Under the Code, beginning 90 days after an appraisal management company first adds an independent appraiser to its appraiser panel, the appraisal management company may not remove an appraiser from its appraiser panel, or otherwise refuse to assign requests for real estate appraisal services to an independent appraiser, without doing the following:

 

 --    Within 10 business days after removing the appraiser, notifying the appraiser in writing of the following, as applicable: a) the reasons why the appraiser was removed from the


panel, and b) if the appraiser was removed from the panel for illegal conduct, a violation of the uniform standards of professional appraisal practice, or a violation of State licensing standards, the nature of the alleged conduct or violation.

 --    Providing an opportunity for the appraiser to respond to the company's notification or notifications described above.

 

Instead, under the bill, an appraisal management company could not remove an appraiser from its appraiser panel, or otherwise refuse to assign requests for real estate appraisal services to an independent appraiser, without doing the following:

 

 --    At least 10 business days before removing of the appraiser, notifying the appraiser in writing of the following, as applicable: a) the reasons why the appraiser will be removed from the panel, and b) if the appraiser will be removed from the panel for illegal conduct, a violation of the uniform standards of professional appraisal practice, or a violation of State licensing standards, the nature of the alleged conduct or violation.

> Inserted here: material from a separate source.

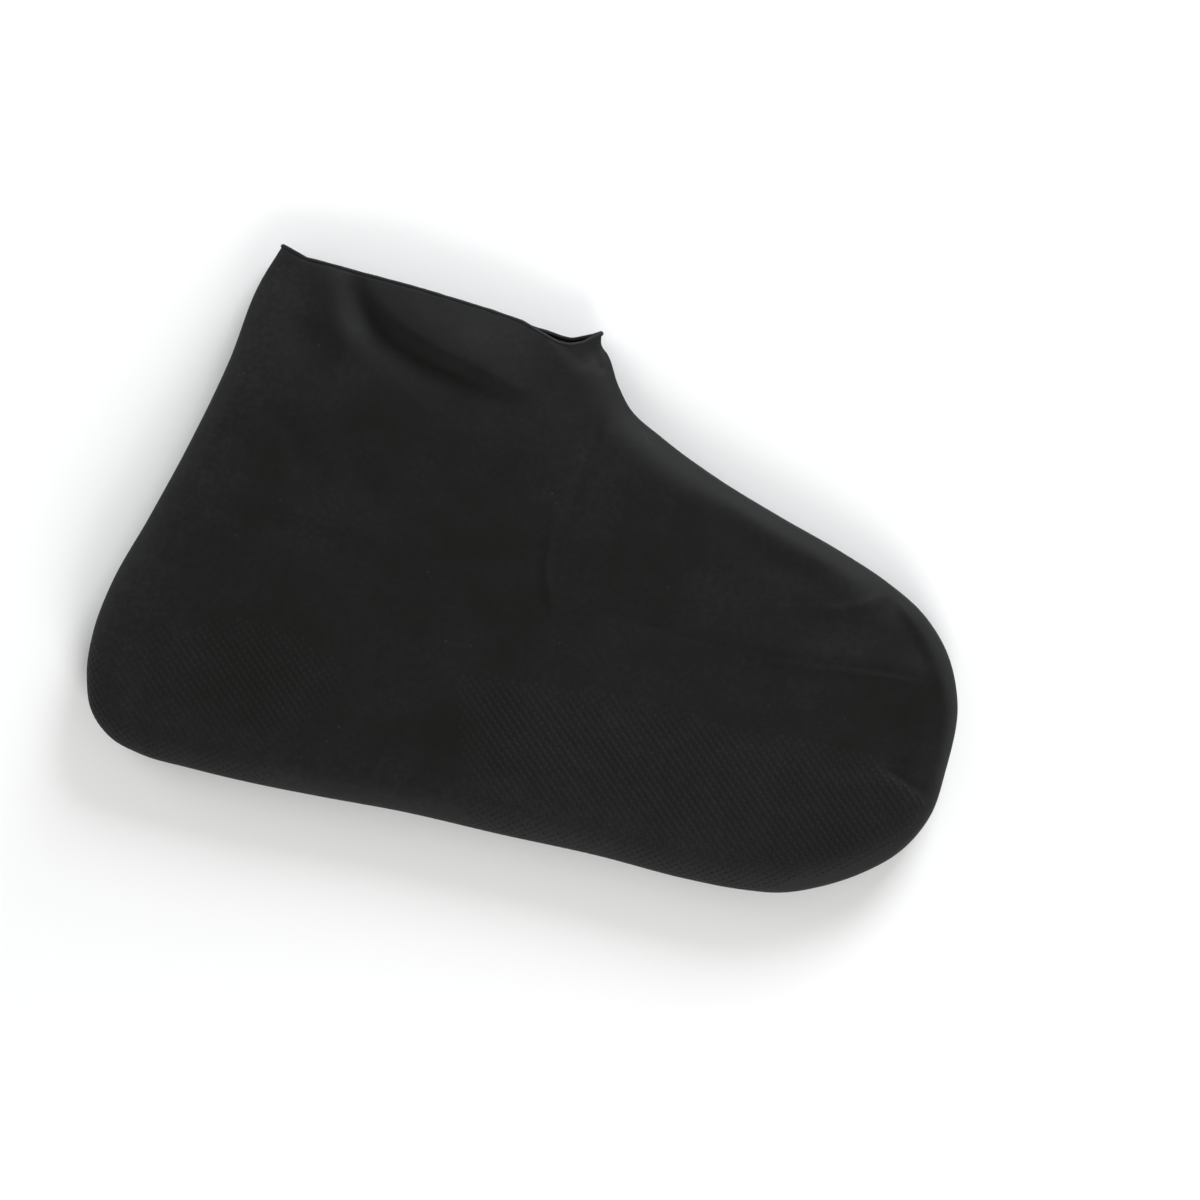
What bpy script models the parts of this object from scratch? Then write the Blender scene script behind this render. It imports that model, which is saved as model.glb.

 --    Providing an opportunity for the appraiser to respond to the company's notification or notifications described above.

 

 MCL 339.2661 et al.                                              Legislative Analyst:  Stephen Jackson

 

FISCAL IMPACT

 

The bill would have no fiscal impact on State or local government.

 

                                                                           Fiscal Analyst:  Elizabeth Raczkowski

 

 

This analysis was prepared by nonpartisan Senate staff for use by the Senate in its deliberations and does not constitute an official statement of legislative intent.